Cardiac pacemaking relies on the spontaneous electrical activity of sino-atrial myocytes (SANCs) in the right atrium arising from a robust interplay of membrane ion channels activity (membrane clock) and intracellular calcium dynamics (calcium clock). Strikingly, most of isolated SANCs exhibit a dormant state (no apparent spontaneous activity) whereas only a small fraction shows regular firing. It has recently been shown that these non-firing SANCs are also present in intact SAN and can switch into a firing mode under beta-adrenergic stimulation. However, their functional relevance in vivo is unknown.

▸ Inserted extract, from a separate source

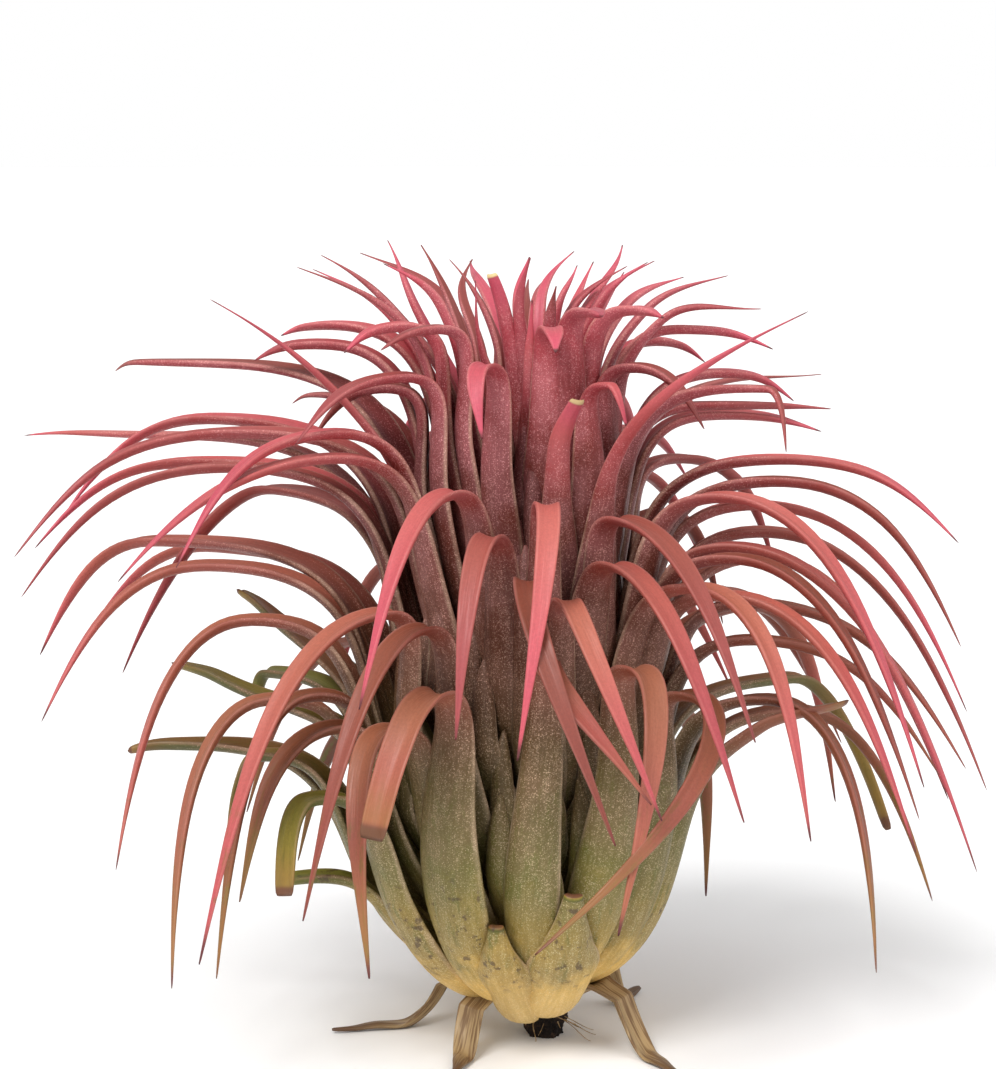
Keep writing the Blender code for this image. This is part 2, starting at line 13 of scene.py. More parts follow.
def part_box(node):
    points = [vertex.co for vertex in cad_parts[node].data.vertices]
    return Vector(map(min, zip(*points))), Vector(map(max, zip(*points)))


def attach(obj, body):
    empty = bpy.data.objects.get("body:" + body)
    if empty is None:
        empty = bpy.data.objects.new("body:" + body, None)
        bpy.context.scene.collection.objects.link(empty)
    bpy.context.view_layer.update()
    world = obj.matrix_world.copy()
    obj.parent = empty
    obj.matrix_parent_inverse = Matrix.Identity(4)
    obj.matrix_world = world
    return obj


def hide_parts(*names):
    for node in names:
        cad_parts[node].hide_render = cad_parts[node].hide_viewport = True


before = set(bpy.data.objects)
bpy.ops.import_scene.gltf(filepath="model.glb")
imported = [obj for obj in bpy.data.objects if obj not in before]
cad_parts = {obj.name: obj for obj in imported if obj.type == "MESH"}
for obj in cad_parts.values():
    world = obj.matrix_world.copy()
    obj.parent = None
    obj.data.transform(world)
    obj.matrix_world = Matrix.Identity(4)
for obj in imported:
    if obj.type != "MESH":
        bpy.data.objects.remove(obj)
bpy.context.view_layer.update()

To study the role of L-type Ca_v1.3 calcium channels in dormant SANCs using a knock-in mouse strain in which the sensitivity of Ca_v1.2 α1 subunits to dihydropyridines (DHP) was inactivated (Ca_v1.2^DHP−/−).

We performed voltage and current-clamp recordings and confocal live imaging on isolated SANCs under isoprenaline (ISO, 100nM) in the absence or presence of the DHP blocker Nifedipine (Nife, 3μM).

Preliminary results seem to show less L-type calcium current I_Ca,L in dormant SANCs (D) compared to rhythmic SANCs (R) (D: −6.3±1.2, R: −15.6 pA/pF). Dormant SANCs also have less diastolic calcium (D: 96.9±12, R: 218±51.2 a.u, P=0.14) but significant higher sarcoplasmic reticulum calcium load (D: 6.3±0.6, R: 3.1±0.3 a.u, P=0.004). Interestingly, ISO perfusion could only switch half of dormant SANCs into a firing mode in both action potential (AP) and calcium transients (CT) recordings whereas the others remained dormant. Further Nife perfusion completely stopped this ISO-induced firing switching the cells back into a dormant state for the vast majority of them (75% in AP-recorded SANCs and 100% in CT-recorded SANCs).

Taken together, these results indicate that Cav1.3 channels play a key role in sustaining the coupling of membrane and calcium clock in dormant SANCs under beta-adrenergic stimulation.